*Data rows*:
··········

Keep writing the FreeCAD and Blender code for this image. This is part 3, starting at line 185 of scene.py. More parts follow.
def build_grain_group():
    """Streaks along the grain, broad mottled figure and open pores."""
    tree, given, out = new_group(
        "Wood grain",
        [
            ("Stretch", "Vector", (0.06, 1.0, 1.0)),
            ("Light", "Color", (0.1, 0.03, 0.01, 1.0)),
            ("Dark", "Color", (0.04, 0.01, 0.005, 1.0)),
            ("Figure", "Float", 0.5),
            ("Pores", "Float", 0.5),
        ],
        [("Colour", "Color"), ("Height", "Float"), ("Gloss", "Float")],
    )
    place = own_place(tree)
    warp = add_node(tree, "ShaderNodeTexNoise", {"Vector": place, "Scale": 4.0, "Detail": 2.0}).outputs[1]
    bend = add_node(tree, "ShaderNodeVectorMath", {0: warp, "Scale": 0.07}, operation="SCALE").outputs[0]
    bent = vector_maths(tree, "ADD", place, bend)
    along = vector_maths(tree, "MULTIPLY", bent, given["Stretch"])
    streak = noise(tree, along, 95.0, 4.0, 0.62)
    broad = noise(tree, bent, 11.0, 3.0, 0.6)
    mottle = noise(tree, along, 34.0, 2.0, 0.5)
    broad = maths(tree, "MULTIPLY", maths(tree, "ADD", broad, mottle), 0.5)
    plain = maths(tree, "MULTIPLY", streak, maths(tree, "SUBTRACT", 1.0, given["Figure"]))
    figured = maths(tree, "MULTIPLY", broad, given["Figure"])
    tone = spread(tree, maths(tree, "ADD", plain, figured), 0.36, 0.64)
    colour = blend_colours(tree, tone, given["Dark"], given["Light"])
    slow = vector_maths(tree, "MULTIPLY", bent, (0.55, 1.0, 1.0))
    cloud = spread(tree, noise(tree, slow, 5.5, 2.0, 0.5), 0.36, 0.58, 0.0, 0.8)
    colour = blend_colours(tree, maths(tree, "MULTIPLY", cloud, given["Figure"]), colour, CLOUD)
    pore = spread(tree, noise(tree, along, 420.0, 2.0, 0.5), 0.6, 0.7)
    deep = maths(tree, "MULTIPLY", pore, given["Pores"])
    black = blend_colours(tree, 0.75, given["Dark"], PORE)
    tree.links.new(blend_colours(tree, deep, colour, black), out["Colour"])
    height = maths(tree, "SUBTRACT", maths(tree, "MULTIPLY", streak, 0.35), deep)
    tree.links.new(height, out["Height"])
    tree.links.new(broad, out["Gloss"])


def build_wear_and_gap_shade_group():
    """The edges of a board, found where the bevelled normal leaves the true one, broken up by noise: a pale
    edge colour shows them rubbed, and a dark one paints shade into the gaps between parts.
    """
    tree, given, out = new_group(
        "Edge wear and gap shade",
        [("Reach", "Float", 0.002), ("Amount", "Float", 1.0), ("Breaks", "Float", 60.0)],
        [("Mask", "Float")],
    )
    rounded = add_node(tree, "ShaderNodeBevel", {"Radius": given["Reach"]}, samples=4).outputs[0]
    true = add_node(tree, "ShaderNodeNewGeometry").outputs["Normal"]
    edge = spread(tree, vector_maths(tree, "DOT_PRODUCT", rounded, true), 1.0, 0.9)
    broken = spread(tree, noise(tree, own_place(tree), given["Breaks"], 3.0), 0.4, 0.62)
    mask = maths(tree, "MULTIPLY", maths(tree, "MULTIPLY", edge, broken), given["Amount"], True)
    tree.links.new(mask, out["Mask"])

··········

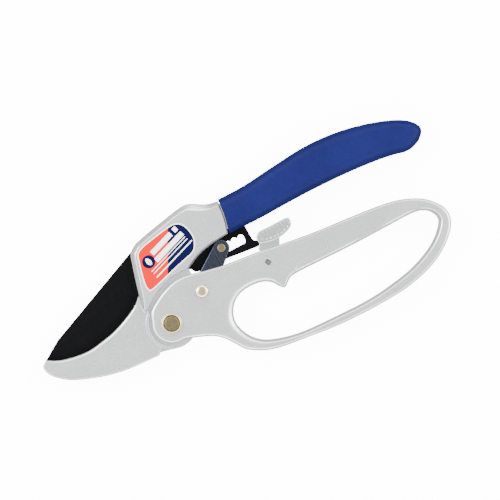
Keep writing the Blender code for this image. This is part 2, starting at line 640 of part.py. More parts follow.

··········

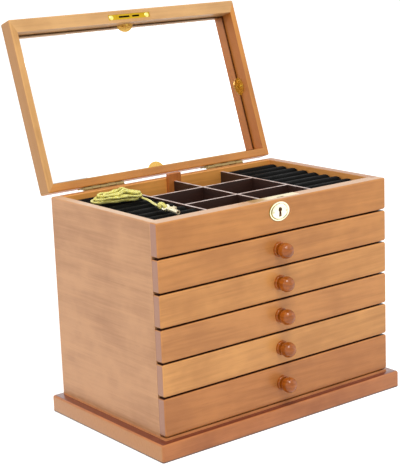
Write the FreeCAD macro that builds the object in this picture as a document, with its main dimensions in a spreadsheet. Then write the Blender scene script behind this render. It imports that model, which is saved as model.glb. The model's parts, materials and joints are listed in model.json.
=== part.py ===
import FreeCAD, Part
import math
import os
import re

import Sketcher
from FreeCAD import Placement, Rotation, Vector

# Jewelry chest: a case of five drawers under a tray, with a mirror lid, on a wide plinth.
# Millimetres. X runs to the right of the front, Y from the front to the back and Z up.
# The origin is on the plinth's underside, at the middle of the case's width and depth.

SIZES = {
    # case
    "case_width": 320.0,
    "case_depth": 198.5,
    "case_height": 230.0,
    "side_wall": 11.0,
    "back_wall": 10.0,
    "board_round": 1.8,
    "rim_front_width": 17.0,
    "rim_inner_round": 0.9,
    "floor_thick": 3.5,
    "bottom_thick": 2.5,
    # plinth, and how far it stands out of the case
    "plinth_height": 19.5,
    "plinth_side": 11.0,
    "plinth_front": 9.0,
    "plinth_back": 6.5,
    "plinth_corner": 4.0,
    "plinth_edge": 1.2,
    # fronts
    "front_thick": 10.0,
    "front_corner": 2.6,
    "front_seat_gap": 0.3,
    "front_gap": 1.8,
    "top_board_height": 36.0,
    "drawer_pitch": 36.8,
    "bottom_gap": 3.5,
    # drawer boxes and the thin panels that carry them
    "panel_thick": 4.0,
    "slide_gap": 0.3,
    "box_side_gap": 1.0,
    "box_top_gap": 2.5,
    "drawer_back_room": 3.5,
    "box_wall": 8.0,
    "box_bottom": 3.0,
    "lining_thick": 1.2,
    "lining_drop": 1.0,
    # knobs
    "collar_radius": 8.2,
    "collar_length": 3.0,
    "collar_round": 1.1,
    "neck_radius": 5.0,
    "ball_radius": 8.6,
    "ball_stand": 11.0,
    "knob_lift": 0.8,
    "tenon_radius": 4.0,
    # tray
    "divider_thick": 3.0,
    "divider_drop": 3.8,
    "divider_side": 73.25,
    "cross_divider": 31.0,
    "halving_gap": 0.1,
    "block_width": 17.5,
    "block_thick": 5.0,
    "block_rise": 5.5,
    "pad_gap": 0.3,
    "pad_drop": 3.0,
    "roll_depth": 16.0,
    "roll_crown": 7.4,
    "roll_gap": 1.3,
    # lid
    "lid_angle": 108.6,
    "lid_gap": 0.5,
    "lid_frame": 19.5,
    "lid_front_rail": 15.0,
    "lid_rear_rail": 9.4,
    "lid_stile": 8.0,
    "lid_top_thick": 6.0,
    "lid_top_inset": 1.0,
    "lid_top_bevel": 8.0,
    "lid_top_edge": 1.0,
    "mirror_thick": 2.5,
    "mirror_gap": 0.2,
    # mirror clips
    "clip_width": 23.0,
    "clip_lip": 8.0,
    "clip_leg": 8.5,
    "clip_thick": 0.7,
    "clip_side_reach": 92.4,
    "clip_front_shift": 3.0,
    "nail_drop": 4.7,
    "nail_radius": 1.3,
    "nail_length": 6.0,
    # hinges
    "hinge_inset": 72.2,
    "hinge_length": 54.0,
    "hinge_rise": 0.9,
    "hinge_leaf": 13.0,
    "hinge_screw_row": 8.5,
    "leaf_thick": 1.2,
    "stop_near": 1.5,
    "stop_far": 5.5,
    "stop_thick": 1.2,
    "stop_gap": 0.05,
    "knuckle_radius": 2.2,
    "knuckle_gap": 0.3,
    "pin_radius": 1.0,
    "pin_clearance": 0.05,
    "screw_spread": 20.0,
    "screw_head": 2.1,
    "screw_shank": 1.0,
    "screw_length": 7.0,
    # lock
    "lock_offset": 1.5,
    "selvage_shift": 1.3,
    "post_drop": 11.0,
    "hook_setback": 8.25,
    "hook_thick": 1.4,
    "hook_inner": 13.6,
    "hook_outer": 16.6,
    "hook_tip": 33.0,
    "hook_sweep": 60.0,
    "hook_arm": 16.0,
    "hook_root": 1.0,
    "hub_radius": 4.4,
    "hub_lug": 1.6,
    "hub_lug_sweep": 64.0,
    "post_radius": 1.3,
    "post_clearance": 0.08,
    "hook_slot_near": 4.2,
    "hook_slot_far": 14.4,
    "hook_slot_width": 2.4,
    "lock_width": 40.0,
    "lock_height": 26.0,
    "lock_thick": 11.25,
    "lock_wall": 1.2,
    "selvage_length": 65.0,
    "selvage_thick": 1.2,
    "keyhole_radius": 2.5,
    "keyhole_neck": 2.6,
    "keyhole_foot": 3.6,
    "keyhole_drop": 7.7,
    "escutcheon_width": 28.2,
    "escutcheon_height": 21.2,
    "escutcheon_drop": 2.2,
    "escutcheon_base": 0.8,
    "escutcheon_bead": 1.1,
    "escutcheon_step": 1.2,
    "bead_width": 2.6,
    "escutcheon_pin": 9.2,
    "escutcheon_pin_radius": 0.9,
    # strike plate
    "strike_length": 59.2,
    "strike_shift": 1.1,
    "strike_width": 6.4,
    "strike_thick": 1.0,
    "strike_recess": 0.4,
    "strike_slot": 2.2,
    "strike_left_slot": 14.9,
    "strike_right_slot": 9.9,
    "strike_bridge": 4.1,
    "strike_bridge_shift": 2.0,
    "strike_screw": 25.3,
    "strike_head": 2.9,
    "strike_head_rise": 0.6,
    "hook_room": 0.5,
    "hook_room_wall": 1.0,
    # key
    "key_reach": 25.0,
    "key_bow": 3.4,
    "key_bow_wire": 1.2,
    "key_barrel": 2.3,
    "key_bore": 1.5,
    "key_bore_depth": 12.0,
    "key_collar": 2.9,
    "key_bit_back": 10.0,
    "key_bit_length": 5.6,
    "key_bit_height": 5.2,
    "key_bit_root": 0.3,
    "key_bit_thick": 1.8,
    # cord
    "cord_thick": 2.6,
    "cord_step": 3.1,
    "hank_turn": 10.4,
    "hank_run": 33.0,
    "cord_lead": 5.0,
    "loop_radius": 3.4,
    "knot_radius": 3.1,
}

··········

*Task brief*: Transcribe, exactly and exclusively, the run of lines that opens with the line bearing "Write the FreeCAD" and closes with the line bearing "# The origin".

*Finished answer*:
Write the FreeCAD macro that builds the object in this picture as a document, with its main dimensions in a spreadsheet. Then write the Blender scene script behind this render. It imports that model, which is saved as model.glb. The model's parts, materials and joints are listed in model.json.
=== part.py ===
import FreeCAD, Part
import math
import os
import re

import Sketcher
from FreeCAD import Placement, Rotation, Vector

# Jewelry chest: a case of five drawers under a tray, with a mirror lid, on a wide plinth.
# Millimetres. X runs to the right of the front, Y from the front to the back and Z up.
# The origin is on the plinth's underside, at the middle of the case's width and depth.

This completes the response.